**STATED PROBLEM**
Pull out of the data below the stretch of lines bounded by the one containing "footprint, on the table." and the one containing "# fitted later.", both bounds included, unchanged.

**DATA EXTRACT**
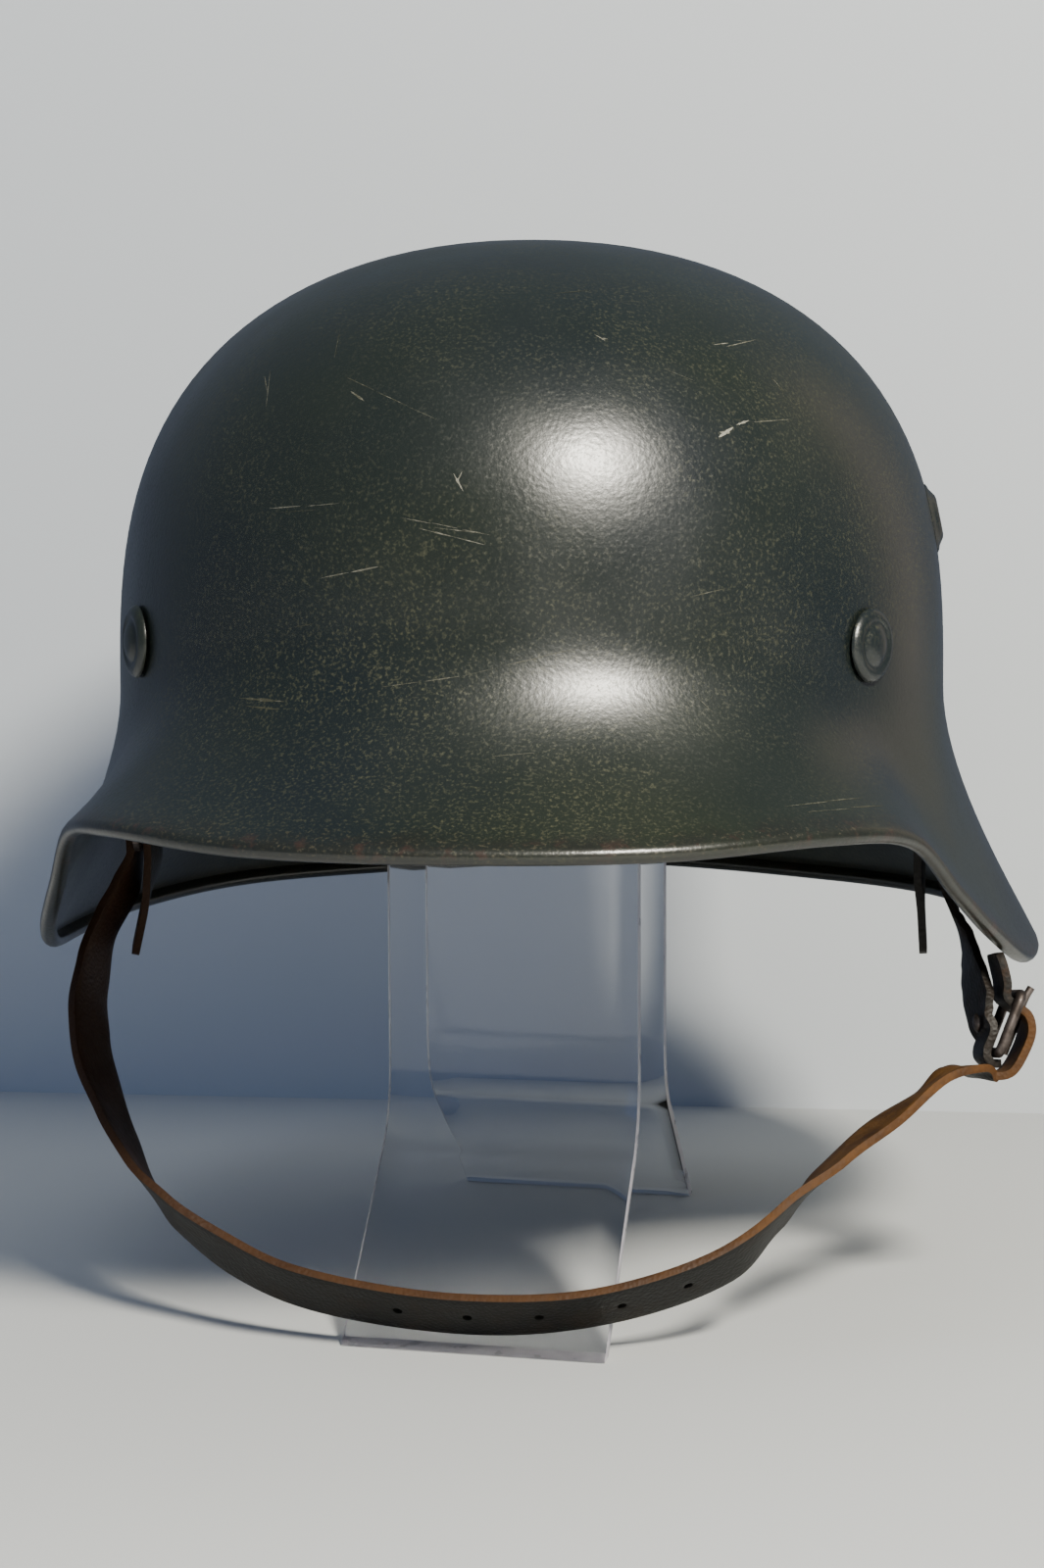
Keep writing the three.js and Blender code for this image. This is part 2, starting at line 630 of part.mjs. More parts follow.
// The short strap ends in a hook round the lower bar.
function hookStations() {
  const radius = BUCKLE_WIRE + 1.3 * GAP + STRAP_THICK / 2;
  const wrap = [0, 45, 90, 135].map((degrees) => {
    const a = radians(degrees);
    return { place: buckleSpot(-radius * Math.sin(a), -radius * Math.cos(a)), wide: buckleBar };
  });
  return [{ place: buckleSpot(HOOK_TAIL, -radius - GAP * 0.3), wide: buckleBar }, ...wrap];
}

function longStrap() {
  const fold = foldStations(-1, TIPS.right);
  const stations = [...fold, ...tableStations(LONG_STRAP), ...buckleStations()];
  const strap = toSolid(ribbonGeometry(stations, 2));
  // The prong's hole
  const hole = toSolid(wireGeometry(prongPlaces.slice(1), PRONG_RADIUS + GAP, 8));
  return toGeometry(strap.subtract(hole));
}

const shortStations = [
  ...foldStations(1, TIPS.left),
  ...tableStations(SHORT_STRAP),
  ...hookStations(),
];

// Small domed stud on the short strap's outer face, above the buckle.
function studGeometry() {
  const { centre, thick } = strapPath(shortStations)(STUD_STATION / (shortStations.length - 1));
  const normal = thick.clone().multiplyScalar(-1);
  const foot = STRAP_THICK / 2 + 1.5 * GAP;
  const stud = lathe([[0, 0], [STUD_RADIUS, 0], [STUD_RADIUS, 0.4], [STUD_RADIUS * 0.6, 1], [0, 1.2]], 16);
  return place(stud, { point: centre.addScaledVector(normal, foot), normal });
}

// Stand: one sheet bent into an upside-down U whose legs flare out into two feet.
function standGeometry() {
  const lean = Math.tan(radians(STAND_SKEW));
  const yaw = Math.tan(radians(STAND_TURN));
  const flat = LEG_OFFSET - TOP_RADIUS;
  const corner = Math.hypot(
    STAND_WIDTH / 2 + flat * yaw + Math.abs(STAND_X),
    flat + (STAND_WIDTH / 2) * lean + Math.abs(STAND_Y),
  );
  const turn = Math.asin((corner / SKULL_HALF_WIDTH) ** (SIDE_POWER / 2));
  const seat = WAIST + (CROWN_HEIGHT - WAIST) * Math.cos(turn) ** (2 / CROWN_POWER);
  const top = seat - STEEL - GAP;
  const path = [new THREE.Vector2(0, top)];
  for (let i = 0; i <= BEND_STEPS; i++) {
    const a = (i * Math.PI) / 2 / BEND_STEPS;
    const y = flat + TOP_RADIUS * Math.sin(a);
    path.push(new THREE.Vector2(y, top - TOP_RADIUS + TOP_RADIUS * Math.cos(a)));
  }
  const foot = new THREE.Vector2(FOOT_OFFSET, -STAND_DEPTH);
  const kneeAt = (a) =>
    new THREE.Vector2(
      LEG_OFFSET + KNEE_RADIUS * (1 - Math.cos(a)),
      KNEE_HEIGHT - KNEE_RADIUS * Math.sin(a),
    );
  let bend = 1;
  for (let i = 0; i < 30; i++) {
    const end = kneeAt(bend);
    bend = Math.atan2(foot.x - end.x, end.y - foot.y);
  }
  for (let i = 0; i <= BEND_STEPS; i++) path.push(kneeAt((bend * i) / BEND_STEPS));
  path.push(foot);
  const faces = [0, 1].map((depth) =>
    path.map((p, i) => {
      const before = path[Math.max(i - 1, 0)];
      const after = path[Math.min(i + 1, path.length - 1)];
      const along = after.clone().sub(before).normalize();
      if (i === 0) along.set(1, 0);
      const moved = p.clone().add(new THREE.Vector2(along.y, -along.x).multiplyScalar(depth * SHEET));
      // The sheet's end is cut level, so that it lies flat on the table.
      if (i === path.length - 1) moved.addScaledVector(along, (-STAND_DEPTH - moved.y) / along.y);
      return moved;
    }),
  );
  const mirrored = (list) => list.slice(1).map((p) => new THREE.Vector2(-p.x, p.y));
  const outline = new THREE.Shape([
    ...faces[1].slice().reverse(),
    ...mirrored(faces[1]),
    ...mirrored(faces[0]).reverse(),
    ...faces[0],
  ]);
  const sheet = new THREE.ExtrudeGeometry(outline, { depth: STAND_WIDTH, bevelEnabled: false });
  sheet.translate(0, 0, -STAND_WIDTH / 2).rotateX(Math.PI / 2).rotateZ(Math.PI / 2);
  const skew = new THREE.Matrix4().set(
    1, yaw, 0, STAND_X,
    -lean, 1, 0, STAND_Y,
    0, 0, 1, 0,
    0, 0, 0, 1,
  );
  return sheet.applyMatrix4(skew);
}

const paint = { color: 0x2c302b, roughness: 0.42, metalness: 0.15 };
const steel = { color: 0x4a443c, roughness: 0.5, metalness: 0.8 };
const leather = { color: 0x2f1a0f, roughness: 0.62, metalness: 0 };
const clear = { color: 0xdfe6ea, roughness: 0.05, metalness: 0, transparent: true, opacity: 0.25 };

const group = new THREE.Group();
group.name = "steel_helmet_on_stand";
function add(name, geometry, look) {
  const mesh = new THREE.Mesh(geometry, new THREE.MeshStandardMaterial(look));
  mesh.name = name;
  group.add(mesh);
}

add("helmet_shell", cutShell(), paint);
for (const [name, spot] of Object.entries(rivetSpots)) {
  add(name, place(rivetGeometry(), spot), paint);
}
add("strap_hanger_left", hangerGeometry(1), steel);
add("strap_hanger_right", hangerGeometry(-1), steel);
add("chin_strap_long", longStrap(), leather);
add("chin_strap_short", ribbonGeometry(shortStations, 2), leather);
add("buckle_frame", buckleGeometry(), steel);
add("buckle_prong", wireGeometry(prongPlaces, PRONG_RADIUS, 12), steel);
add("strap_stud", studGeometry(), steel);
add("display_stand", standGeometry(), clear);

// The origin is the middle of the whole thing's footprint, on the table.
const box = new THREE.Box3().setFromObject(group);
const middle = box.getCenter(new THREE.Vector3());
group.position.set(-middle.x, -middle.y, -box.min.z);

export default group;
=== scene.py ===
# %% [markdown]
# # A pressed steel helmet on a clear stand
# The helmet is one sheet of steel, pressed into a dome, flared over the ears and neck and rolled back on
# itself along its edge. It is painted dark grey-green, three rivets go through it, and each side has a
# vent. A leather strap hangs below, fastened by a small buckle, and a bent sheet of clear plastic holds
# it all up. Every piece is made in metres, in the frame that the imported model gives, so nothing has to be
# fitted later.

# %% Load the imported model
import math
import random

import bpy
from mathutils import Matrix, Vector
from mathutils.bvhtree import BVHTree


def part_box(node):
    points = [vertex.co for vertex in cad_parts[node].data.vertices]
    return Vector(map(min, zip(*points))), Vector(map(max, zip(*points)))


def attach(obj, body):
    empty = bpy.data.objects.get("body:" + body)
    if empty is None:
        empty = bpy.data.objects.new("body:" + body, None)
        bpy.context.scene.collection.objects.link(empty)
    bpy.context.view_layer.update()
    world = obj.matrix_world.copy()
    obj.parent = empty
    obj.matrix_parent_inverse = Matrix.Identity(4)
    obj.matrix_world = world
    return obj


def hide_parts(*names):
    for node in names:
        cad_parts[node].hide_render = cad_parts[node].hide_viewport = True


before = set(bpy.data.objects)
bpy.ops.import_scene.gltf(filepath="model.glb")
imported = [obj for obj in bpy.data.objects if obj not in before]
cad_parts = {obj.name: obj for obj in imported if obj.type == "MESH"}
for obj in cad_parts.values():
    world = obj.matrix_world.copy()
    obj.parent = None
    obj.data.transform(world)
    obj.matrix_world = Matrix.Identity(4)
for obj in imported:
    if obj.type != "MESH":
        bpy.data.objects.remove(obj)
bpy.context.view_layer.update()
MM = 0.001
print("nodes:", sorted(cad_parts))

# %% [markdown]
# ## The camera
# The camera looks along the helmet's own front, a little from its left side and slightly down. Its place
# and lens were worked out from the outline in the photograph.

# %% Camera
PHOTO_WIDTH = 1065
PHOTO_HEIGHT = 1600
SENSOR = 36.0
LENS = 84.87
CAMERA_PLACE = Vector((0.1101, -0.8679, 0.2143))
CAMERA_ANGLES = (83.66, 0.25, 7.37)  # degrees about X, Y and Z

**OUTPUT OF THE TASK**
// The origin is the middle of the whole thing's footprint, on the table.
const box = new THREE.Box3().setFromObject(group);
const middle = box.getCenter(new THREE.Vector3());
group.position.set(-middle.x, -middle.y, -box.min.z);

export default group;
=== scene.py ===
# %% [markdown]
# # A pressed steel helmet on a clear stand
# The helmet is one sheet of steel, pressed into a dome, flared over the ears and neck and rolled back on
# itself along its edge. It is painted dark grey-green, three rivets go through it, and each side has a
# vent. A leather strap hangs below, fastened by a small buckle, and a bent sheet of clear plastic holds
# it all up. Every piece is made in metres, in the frame that the imported model gives, so nothing has to be
# fitted later.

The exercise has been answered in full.